## Your task
Write out exactly the lines of the entries below from the one holding "the whole hammer." to the one holding "bpy.context.scene.collection.objects.link(empty)", inclusive, and leave out all other lines.

### Record list

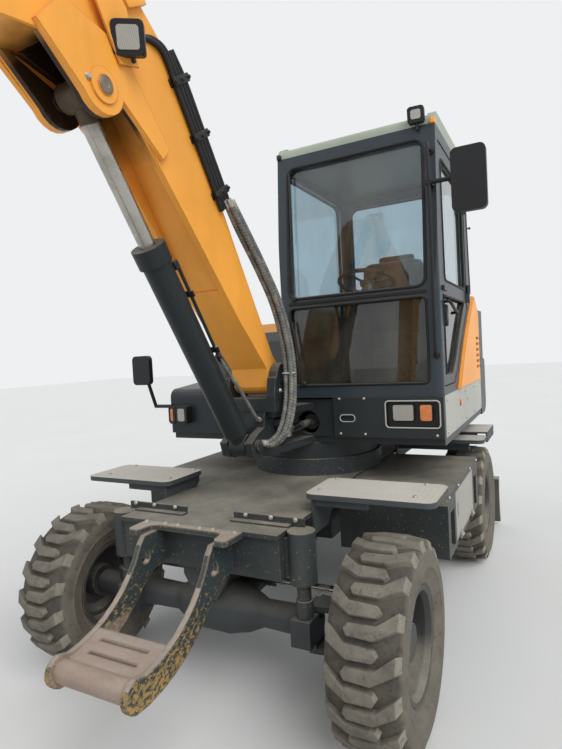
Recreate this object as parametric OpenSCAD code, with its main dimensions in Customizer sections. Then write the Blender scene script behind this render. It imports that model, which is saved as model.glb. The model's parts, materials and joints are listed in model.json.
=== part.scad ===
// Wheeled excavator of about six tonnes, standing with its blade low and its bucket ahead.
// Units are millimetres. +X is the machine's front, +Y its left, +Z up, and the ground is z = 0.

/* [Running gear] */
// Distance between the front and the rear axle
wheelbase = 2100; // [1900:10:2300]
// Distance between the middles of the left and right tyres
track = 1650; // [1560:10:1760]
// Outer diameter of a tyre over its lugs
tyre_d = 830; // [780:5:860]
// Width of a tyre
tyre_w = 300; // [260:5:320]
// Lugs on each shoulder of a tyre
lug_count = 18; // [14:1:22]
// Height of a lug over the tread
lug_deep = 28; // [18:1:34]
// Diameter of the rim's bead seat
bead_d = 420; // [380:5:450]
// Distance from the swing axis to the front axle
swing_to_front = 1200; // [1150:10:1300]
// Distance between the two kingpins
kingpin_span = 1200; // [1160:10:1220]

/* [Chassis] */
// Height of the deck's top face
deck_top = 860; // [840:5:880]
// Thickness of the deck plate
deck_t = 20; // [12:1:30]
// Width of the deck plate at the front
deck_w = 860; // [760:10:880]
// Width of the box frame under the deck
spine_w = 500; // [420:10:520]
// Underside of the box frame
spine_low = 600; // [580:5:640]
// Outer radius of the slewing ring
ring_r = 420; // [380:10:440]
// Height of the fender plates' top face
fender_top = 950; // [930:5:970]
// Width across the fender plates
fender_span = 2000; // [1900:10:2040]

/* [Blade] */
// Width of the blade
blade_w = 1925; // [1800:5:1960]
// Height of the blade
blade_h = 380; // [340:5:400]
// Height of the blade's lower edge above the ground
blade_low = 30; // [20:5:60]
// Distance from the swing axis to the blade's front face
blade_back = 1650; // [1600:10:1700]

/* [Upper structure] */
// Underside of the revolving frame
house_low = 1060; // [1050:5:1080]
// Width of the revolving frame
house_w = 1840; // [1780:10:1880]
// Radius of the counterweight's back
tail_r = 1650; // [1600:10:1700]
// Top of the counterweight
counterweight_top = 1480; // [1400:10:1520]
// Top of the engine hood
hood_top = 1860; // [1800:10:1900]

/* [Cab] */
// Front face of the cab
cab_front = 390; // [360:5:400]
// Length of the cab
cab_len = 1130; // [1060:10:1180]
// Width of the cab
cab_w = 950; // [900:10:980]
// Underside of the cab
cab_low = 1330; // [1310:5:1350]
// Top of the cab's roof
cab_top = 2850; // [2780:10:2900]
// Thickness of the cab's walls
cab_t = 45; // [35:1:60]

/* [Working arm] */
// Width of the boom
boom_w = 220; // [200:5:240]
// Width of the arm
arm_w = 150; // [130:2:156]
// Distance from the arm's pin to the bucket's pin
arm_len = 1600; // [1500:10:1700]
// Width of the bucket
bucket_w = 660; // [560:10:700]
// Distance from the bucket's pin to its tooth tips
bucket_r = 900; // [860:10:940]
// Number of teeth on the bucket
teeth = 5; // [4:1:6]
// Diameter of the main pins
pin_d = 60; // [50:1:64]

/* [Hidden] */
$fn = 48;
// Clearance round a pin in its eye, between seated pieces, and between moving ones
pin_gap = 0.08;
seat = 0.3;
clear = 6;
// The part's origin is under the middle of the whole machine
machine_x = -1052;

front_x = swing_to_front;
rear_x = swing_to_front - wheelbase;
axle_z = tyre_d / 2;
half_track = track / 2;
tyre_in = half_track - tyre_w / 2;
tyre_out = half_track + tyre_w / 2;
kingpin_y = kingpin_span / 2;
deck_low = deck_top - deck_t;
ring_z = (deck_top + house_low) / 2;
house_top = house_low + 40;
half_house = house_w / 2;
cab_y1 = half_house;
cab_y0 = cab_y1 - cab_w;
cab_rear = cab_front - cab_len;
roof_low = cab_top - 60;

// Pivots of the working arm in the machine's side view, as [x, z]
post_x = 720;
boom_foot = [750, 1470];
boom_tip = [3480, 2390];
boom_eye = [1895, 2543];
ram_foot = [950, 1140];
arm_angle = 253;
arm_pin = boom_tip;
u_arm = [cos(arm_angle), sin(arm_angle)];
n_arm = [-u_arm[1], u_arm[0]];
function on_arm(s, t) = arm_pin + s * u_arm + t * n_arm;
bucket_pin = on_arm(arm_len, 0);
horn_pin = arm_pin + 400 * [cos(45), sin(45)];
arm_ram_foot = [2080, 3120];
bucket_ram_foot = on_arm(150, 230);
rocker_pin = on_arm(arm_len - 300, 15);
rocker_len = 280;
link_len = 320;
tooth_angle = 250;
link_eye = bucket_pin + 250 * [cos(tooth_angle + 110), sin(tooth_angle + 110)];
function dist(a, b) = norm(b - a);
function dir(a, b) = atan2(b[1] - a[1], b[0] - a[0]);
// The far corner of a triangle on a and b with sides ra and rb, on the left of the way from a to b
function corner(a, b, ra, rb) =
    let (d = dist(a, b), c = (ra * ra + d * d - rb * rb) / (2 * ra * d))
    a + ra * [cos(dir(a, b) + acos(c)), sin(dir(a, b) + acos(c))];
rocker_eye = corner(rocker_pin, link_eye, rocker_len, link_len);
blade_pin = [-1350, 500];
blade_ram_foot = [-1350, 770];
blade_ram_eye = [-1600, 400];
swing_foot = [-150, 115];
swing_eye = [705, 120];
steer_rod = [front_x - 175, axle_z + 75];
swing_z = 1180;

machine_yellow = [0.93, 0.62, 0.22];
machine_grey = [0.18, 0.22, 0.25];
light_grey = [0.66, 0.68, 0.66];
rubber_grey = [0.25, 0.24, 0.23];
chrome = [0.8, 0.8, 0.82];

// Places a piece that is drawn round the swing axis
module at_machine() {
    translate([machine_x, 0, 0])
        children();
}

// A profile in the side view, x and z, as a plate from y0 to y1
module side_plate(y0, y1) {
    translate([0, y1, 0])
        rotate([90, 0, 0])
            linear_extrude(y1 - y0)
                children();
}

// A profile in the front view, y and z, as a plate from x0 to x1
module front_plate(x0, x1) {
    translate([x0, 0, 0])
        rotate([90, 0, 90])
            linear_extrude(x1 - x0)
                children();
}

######
### Record list

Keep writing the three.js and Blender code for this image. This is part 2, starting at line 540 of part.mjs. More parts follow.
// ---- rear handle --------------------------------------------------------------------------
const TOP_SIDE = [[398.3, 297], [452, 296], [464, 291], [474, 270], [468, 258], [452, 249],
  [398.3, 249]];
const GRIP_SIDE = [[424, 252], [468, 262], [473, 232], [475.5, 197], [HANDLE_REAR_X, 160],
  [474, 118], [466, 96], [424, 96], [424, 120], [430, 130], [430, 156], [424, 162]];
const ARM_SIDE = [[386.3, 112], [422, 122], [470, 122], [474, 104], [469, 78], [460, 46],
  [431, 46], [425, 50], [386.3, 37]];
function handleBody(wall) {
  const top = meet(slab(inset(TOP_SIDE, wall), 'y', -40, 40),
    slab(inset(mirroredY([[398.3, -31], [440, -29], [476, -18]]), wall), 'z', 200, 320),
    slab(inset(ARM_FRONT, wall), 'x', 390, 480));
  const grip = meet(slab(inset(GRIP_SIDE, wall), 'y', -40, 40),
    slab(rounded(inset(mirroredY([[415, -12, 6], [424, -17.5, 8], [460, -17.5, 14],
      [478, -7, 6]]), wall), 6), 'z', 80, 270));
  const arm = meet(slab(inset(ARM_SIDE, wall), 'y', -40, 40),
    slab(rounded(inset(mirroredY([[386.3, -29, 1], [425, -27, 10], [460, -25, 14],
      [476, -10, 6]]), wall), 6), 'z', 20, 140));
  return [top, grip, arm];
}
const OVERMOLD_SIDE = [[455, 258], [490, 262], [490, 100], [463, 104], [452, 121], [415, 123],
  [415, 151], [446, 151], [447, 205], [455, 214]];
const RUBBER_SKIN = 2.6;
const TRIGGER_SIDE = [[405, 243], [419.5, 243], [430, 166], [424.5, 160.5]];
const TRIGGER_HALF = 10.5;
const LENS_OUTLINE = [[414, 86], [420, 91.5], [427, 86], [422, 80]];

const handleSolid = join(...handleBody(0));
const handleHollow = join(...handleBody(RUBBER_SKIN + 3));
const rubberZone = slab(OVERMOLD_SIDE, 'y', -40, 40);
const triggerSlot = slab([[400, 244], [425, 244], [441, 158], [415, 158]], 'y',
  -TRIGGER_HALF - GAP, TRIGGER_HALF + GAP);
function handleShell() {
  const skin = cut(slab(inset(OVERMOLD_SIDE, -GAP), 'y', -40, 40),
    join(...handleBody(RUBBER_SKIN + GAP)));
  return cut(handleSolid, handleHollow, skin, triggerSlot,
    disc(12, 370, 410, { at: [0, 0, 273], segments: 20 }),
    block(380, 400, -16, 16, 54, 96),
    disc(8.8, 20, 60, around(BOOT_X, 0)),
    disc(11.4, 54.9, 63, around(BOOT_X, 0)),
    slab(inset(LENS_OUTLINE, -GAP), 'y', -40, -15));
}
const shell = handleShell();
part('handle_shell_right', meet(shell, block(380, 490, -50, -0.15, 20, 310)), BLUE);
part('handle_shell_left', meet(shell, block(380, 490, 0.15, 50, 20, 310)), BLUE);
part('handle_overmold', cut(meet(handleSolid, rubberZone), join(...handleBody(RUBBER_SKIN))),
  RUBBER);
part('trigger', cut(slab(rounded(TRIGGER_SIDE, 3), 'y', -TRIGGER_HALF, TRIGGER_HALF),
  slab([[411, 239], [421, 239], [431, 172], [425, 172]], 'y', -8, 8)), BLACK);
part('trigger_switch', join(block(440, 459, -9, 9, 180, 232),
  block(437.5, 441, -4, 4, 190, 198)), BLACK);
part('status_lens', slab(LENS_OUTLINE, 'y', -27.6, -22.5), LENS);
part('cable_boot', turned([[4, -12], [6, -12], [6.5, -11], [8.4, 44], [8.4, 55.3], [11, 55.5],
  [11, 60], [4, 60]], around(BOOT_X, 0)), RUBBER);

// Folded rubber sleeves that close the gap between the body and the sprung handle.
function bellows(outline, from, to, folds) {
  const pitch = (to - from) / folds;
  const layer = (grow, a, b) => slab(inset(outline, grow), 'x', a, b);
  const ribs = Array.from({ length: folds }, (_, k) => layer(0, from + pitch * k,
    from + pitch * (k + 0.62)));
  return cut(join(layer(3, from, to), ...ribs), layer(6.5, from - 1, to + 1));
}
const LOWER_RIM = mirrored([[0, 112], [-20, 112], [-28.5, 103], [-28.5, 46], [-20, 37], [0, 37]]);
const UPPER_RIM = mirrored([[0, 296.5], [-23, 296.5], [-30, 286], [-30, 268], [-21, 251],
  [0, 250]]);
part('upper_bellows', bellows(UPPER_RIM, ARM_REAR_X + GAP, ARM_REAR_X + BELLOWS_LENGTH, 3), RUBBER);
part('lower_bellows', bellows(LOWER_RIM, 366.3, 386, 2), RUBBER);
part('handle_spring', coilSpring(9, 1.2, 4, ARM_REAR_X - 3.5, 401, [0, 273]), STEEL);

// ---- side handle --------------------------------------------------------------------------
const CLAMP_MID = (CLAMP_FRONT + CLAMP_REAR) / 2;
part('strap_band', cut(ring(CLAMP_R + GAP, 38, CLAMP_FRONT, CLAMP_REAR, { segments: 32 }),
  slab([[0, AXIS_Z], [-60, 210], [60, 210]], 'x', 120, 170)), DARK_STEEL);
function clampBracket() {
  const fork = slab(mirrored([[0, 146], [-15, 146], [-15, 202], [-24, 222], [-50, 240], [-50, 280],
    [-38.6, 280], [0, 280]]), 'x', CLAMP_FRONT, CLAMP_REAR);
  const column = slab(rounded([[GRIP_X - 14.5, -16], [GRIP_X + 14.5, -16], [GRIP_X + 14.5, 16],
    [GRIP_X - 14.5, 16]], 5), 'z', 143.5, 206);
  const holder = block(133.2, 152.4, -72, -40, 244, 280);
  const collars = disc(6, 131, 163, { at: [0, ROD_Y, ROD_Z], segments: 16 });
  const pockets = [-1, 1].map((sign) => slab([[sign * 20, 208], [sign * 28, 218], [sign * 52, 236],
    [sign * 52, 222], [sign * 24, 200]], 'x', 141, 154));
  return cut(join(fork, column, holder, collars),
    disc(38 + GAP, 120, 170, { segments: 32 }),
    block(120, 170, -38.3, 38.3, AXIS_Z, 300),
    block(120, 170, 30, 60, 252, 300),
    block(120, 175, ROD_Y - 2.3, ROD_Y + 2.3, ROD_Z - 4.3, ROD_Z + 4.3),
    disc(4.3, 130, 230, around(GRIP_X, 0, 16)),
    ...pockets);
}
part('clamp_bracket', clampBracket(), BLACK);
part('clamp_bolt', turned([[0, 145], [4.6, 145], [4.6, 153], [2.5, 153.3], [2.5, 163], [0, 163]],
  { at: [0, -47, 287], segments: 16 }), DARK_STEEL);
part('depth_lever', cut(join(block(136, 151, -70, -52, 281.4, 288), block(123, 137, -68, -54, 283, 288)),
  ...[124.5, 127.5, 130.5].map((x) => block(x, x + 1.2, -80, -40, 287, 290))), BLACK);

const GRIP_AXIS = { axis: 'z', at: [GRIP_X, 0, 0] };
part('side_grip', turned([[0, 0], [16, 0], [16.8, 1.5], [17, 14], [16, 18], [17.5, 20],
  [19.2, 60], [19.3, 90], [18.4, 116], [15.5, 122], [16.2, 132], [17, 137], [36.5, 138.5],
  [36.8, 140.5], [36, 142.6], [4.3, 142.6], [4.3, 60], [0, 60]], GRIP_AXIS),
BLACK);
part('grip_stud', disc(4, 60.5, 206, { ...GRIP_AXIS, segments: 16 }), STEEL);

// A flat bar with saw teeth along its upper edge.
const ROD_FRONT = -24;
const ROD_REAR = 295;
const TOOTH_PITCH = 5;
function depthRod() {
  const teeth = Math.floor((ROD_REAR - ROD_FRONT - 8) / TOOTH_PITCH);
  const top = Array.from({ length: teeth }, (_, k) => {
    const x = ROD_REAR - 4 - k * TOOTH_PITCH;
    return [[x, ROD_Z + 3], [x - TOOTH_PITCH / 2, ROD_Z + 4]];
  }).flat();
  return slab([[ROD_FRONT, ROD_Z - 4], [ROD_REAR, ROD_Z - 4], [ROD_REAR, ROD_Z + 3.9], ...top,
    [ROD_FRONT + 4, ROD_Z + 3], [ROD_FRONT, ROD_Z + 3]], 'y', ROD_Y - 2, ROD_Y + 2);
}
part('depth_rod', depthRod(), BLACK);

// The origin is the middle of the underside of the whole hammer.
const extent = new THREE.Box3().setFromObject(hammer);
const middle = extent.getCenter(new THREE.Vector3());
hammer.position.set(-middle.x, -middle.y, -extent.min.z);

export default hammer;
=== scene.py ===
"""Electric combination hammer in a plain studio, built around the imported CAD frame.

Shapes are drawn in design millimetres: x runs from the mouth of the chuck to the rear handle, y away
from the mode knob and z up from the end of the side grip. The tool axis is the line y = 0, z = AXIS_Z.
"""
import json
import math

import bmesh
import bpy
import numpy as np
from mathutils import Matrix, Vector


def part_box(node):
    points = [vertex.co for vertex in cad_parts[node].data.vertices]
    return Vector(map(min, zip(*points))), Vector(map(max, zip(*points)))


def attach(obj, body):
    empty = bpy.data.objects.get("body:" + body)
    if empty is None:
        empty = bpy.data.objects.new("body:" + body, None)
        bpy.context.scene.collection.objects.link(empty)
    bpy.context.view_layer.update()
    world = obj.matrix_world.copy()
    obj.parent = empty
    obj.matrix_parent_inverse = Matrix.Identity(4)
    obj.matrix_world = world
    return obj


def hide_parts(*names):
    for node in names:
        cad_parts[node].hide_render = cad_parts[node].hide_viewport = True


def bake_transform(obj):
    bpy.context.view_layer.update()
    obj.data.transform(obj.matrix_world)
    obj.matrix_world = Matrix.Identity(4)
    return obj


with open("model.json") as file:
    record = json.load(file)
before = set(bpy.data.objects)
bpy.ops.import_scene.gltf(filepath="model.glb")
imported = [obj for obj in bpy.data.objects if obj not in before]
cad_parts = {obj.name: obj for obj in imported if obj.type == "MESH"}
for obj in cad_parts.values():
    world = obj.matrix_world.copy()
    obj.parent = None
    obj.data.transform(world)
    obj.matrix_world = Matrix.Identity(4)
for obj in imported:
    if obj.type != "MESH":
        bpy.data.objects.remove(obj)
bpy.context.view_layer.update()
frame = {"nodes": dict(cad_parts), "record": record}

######

## Task solution
// The origin is the middle of the underside of the whole hammer.
const extent = new THREE.Box3().setFromObject(hammer);
const middle = extent.getCenter(new THREE.Vector3());
hammer.position.set(-middle.x, -middle.y, -extent.min.z);

export default hammer;
=== scene.py ===
"""Electric combination hammer in a plain studio, built around the imported CAD frame.

Shapes are drawn in design millimetres: x runs from the mouth of the chuck to the rear handle, y away
from the mode knob and z up from the end of the side grip. The tool axis is the line y = 0, z = AXIS_Z.
"""
import json
import math

import bmesh
import bpy
import numpy as np
from mathutils import Matrix, Vector


def part_box(node):
    points = [vertex.co for vertex in cad_parts[node].data.vertices]
    return Vector(map(min, zip(*points))), Vector(map(max, zip(*points)))


def attach(obj, body):
    empty = bpy.data.objects.get("body:" + body)
    if empty is None:
        empty = bpy.data.objects.new("body:" + body, None)
        bpy.context.scene.collection.objects.link(empty)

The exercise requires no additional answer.